"As soon as it can be got ready, for I am anxious to get on my way."
In ten more minutes he was in the saddle. In accordance with Mr. Ellerslie's promise, a serving-man on horseback was in readiness to show him the way as far as the Whinbarrow road. He did not part from Mrs. Dobson without asking her to convey to her master his warmest thanks for the hospitality which had been extended to him; nor did he forget to press a guinea into her palm, reluctant though she was to take it.
As he turned away from the house he gave it a long backward look. It was a two-storied domicile, plain to the verge of ugliness, built of roughly-hewn blocks of the dark gray stone of the country. Its walls were of great thickness, and it was roofed with huge slabs of slate, well fitted to withstand the fierce gales which assailed it during the winter months. It stood alone in the centre of a great plateau of stony, desolate moorland, which spread away on every side till it was lost in the distance. No other homestead or sign of man's occupancy or vicinage was anywhere visible. A narrow rutted lane, originally, no doubt, nothing more than a sheep track, passed close by it, seemingly coming from nowhere and leading to nowhere. Frank Nevill shuddered as he looked. What must it be like, he asked himself, to live there in winter? What man in his proper senses would think of building a house on such a spot? And yet Mr. Cope-Ellerslie seemed well satisfied to live there!
After traversing the lane for a matter of three or four miles, Frank and his conductor emerged on one of the great highways running due north and south. Crossing this, they found themselves after a little while in a tangle of country roads, among which a stranger would infallibly have lost himself. Frank's guide, however, evidently knew every foot of the way, and at the end of a couple of hours, at a point where the cross-road they had been traversing debouched into one much wider, he pulled up his horse and said: "This is the Whinbarrow road, sir; six miles straight ahead will bring you to Dunthale Prior. Do you wish me to go any further with you, sir?"
They were almost the first words the man had spoken, and Frank, as in honor bound, had refrained from putting any questions to him.
He now dismissed him with thanks and a little present for himself. Twenty minutes later he drew rein and dismounted at the first toll-bar, at which place it had been arranged that John Dyce should await his arrival.
And there honest John was, and a glad man was he to set eyes again on his young mistress. Never before had he passed so wretched a night. Fear and anxiety had rendered him half crazy, and had put all thought of sleep out of his head.
As already stated, the keeper of the toll-bar was a cousin of John Dyce; and Mrs.
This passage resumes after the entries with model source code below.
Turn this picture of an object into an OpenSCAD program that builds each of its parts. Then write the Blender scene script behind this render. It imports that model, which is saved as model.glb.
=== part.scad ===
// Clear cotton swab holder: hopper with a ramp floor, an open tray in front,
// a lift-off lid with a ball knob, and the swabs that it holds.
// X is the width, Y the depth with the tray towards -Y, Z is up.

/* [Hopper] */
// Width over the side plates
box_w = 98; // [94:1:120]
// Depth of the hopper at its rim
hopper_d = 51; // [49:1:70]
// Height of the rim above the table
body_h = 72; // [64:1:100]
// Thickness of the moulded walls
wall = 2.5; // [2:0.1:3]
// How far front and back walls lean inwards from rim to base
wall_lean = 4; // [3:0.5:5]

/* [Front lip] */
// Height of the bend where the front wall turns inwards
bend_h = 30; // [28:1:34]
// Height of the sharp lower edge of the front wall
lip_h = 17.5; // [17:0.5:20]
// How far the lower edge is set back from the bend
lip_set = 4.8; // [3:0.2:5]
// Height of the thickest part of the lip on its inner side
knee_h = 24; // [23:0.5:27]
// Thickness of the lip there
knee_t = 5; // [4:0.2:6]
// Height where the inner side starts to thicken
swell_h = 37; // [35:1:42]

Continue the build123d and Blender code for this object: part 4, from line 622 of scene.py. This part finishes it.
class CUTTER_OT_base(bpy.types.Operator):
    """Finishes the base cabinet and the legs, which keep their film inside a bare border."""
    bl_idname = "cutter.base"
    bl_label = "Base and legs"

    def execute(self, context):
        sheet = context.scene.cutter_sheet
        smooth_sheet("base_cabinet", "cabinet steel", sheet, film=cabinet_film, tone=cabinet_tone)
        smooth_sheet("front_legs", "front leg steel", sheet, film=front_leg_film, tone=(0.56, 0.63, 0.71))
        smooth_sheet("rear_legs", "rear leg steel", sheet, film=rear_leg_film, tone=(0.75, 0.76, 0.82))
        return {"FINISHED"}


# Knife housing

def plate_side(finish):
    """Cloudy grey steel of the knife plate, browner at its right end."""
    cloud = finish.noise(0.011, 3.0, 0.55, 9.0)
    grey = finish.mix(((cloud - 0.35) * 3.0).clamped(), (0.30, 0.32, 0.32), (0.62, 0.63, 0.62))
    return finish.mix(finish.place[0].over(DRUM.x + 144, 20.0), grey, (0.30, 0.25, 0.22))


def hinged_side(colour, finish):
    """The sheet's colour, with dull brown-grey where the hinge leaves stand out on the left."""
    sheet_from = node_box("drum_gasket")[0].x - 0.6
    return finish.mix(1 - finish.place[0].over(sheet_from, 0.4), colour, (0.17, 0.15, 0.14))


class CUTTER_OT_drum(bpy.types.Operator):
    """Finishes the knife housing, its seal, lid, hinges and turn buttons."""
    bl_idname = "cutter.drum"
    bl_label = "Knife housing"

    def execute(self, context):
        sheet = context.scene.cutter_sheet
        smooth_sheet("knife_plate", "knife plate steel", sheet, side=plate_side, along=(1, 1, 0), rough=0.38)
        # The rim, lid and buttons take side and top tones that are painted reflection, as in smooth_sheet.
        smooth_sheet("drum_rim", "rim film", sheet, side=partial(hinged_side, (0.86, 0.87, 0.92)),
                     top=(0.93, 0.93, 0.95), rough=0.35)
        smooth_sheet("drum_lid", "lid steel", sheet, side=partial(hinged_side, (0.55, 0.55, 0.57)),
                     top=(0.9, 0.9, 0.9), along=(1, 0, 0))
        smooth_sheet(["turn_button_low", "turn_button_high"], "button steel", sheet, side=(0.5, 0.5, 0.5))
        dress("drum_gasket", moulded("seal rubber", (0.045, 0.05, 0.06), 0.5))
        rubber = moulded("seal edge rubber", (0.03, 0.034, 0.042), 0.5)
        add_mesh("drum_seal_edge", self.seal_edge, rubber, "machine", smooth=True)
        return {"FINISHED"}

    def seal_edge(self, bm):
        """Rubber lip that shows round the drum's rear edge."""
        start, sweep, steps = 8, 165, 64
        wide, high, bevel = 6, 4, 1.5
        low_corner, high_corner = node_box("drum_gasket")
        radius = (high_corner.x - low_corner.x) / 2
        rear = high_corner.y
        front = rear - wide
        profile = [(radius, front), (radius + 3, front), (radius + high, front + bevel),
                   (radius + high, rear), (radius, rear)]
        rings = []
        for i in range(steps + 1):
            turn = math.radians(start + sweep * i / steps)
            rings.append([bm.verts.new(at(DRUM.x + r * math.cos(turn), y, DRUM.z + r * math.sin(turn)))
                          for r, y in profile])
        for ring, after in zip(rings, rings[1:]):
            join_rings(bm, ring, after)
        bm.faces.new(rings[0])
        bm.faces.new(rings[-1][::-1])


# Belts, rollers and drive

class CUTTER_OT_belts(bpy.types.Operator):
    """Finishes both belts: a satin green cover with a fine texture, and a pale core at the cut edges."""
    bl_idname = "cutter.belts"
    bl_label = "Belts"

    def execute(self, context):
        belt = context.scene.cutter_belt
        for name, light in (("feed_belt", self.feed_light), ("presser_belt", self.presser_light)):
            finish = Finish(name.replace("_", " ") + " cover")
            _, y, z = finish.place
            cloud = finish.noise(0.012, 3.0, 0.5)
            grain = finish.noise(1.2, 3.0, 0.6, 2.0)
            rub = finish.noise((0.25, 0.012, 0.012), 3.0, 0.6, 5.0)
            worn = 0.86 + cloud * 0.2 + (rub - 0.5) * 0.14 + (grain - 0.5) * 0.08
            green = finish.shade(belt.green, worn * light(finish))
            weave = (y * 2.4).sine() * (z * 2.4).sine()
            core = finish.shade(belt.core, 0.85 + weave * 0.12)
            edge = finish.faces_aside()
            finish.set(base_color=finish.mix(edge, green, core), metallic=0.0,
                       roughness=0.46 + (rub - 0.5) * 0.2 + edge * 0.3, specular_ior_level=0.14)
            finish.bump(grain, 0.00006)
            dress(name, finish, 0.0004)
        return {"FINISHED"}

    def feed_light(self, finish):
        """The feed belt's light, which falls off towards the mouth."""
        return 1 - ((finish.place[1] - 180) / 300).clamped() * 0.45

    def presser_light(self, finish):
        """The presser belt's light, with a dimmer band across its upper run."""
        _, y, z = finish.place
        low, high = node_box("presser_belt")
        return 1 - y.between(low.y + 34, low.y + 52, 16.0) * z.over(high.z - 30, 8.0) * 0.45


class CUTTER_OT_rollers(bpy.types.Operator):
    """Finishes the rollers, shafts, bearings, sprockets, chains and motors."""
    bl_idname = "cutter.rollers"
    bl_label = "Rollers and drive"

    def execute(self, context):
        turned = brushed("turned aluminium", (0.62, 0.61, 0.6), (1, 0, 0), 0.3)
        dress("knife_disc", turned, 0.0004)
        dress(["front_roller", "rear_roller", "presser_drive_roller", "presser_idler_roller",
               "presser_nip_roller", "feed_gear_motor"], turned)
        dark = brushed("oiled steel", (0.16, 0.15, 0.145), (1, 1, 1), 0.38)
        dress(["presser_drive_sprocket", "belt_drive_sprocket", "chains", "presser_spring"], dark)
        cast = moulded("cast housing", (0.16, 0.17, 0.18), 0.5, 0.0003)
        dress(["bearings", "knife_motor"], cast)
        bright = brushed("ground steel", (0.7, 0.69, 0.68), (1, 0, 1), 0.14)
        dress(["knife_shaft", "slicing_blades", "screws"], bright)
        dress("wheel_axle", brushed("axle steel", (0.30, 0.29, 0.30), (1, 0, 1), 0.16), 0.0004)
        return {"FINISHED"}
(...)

Nixon, his wife, now proceeded to show "Mr. Nevill" into a neat little bedroom. It was the last time that young gentleman was seen by mortal eye. At the end of half-an-hour Miss Baynard--stately and gracious, but with a defiant sparkle in her eye which seemed to say, "Challenge me who dare!"--issued from the chamber and made her way downstairs.
Miss Baynard reached Dene House on the stroke of noon, where she was warmly welcomed by Mr. Delafosse and his wife. The old bibliophile proved to be quite willing to exchange his gold stater of Epaticcus for the rare MS. on vellum which Nell had brought with her. Although genuinely grieved to receive such a bad account of his old friend, he could not help reminding himself that there were several rarities in Cortelyon's collection the possession of which he had long envied him. Well, we must all die some time, and as his friend's collection would be sure to come to the hammer, there would at length be a possibility of his becoming the owner of such articles as he especially coveted. All the more would they be valued by him for having been the property of a man he so highly esteemed.
After joining the Dene House family over their three o'clock dinner, Miss Baynard set out on her return, and, there being nothing this time to detain her on the road, Stanbrook was reached by dusk. As she rode up the avenue she glanced anxiously at the windows. Had the Squire been dead the blinds would have been drawn down. But there was no change in the usual aspect of the house, and it was with a relieved heart that she dismounted.